Senate debates

Tuesday, 28 November 2017


Marriage Amendment (Definition and Religious Freedoms) Bill 2017; In Committee

9:21 pm

Photo of Dean SmithDean Smith (WA, Liberal Party) Share this | Hansard source

I would like to put my position on the record just very briefly. Before I do, to continue from Senator Fawcett's opening remarks, I want to acknowledge the good faith in which all members of this Senate have come forward in the debate, particularly my coalition Senate colleagues in prosecuting their case and their view in regard to Senator Fawcett's and Senator Paterson's amendments. I think this highlights that there are areas in these very sensitive and, at times, difficult issues that are obviously very contested. It's, therefore, appropriate that parliament deal with these issues and that parliament deal with them in a way that is respectful and considered. We shouldn't actually be surprised that issues around the interpretation of international laws, the interpretation of their import in our domestic lawmaking and the interpretation of where best to balance rights are contested issues. I know that Senator Paterson, Senator Fawcett and I are governed by different sorts of principles in this issue, though I'm sure we share very, very similar approaches to those principles generally. But this is a difficult and sensitive issue. I just wanted to reflect on that.

Of course, it is important for parliament to debate these things. Sometimes debates can be tough; sometimes they can be time-consuming. But the task for us in this particular circumstance, in this particular context, is to challenge ideas as best we can—to put ideas forward and try to seek the support of each individual senator one by one.

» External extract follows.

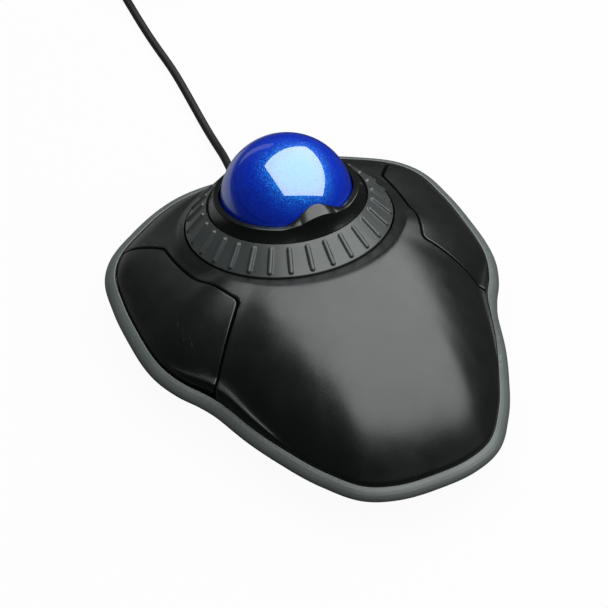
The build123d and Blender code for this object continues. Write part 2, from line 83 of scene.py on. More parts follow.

But in regard to this particular amendment: in all frankness, I can't come to any other conclusion but the conclusion that this does actually dramatically alter and unwind discrimination laws in Australia. I say that because it actually lowers the threshold for discrimination in our country in a number of ways. It does that by amending the religious exemptions, by stating that an act or practice is consistent with religious exemption grounds where:

… that belief is not fictitious, capricious or an artifice.

It lowers the threshold for discrimination by amending the test of conformity with religious belief to being consistent with religious belief. It lowers the threshold for discrimination by amending the test of 'in order to avoid injury to religious susceptibilities' to 'because of religious susceptibilities' and allows a religious doctrine, tenet or belief to be adopted by a religious body, including in its statements, documents or acts. So, when I look at the detail of what's proposed, I come to the conclusion that this is actually lowering the threshold for discrimination and, therefore, allowing or widening discrimination.

My final contribution is a brief one. Just let me put on the record my understanding of the Queensland situation as it was shared to us earlier. My understanding of the Queensland situation—bear with me—is that a body established for religious purposes is the test in the federal law, which differs from the test in the St Vincent de Paul decision. Walsh v St Vincent de Paul Society Queensland (No. 2) of 2008 was a case about whether a body was a religious body in relation to section 109(1)(c) of the Queensland act relating to 'the selection or appointment of people to perform functions in relation to, or otherwise participate in, any religious observance or practice'. This is a narrower test than the body established for religious purposes in section 37(1)(d) of the Sex Discrimination Act 1984 of the Commonwealth, which has been replicated in the bill before the Senate chamber now.

In deciding whether St Vincent de Paul was a religious body, the tribunal looked at the constitution documents and decided that it is not a religious body. I might just briefly read from the statement,

It is a Society of lay faithful, closely associated with the Catholic Church, and one of its objectives (perhaps its primary objective) is a spiritual one, involving members bearing witness to Christ by helping others on a personal basis and in doing so endeavouring to bring grace to those they help and earn grace themselves for their common salvation. That is not enough, in my opinion—

said the arbitrator—

to make the Society a religious body within the meaning of the exemption contained in sub-sections 109 (a), (b) or (c).

77.   Likewise, and despite the particulars which have been provided of the functions of the president relied upon, and the religious observances and practices said to be relevant, it does not seem to me that the fact that a conference president performs some functions (such as leading prayers) and has some duties (among a long list of duties), some with spiritual aspects and some with practical aspects, means that what happens at conference meetings, or what the president does in the discharge of his or her duties, involves "religious observance or practice".

Section 47B of the bill that's before the Senate chamber now and section 37(1)(d) of the SDA allow any body established for religious purposes to discriminate in the provision of goods or services in accordance with their doctrine. Section 37 also protects the ability of bodies established for religious purposes to hire, fire and discipline employees in accordance with the doctrines, tenets and beliefs of their religion or to avoid injury to the susceptibilities of adherents to that religion. I just put that on the public record just as an alternate view and descriptor to that Queensland case that was cited.

In conclusion, I will not be supporting this amendment.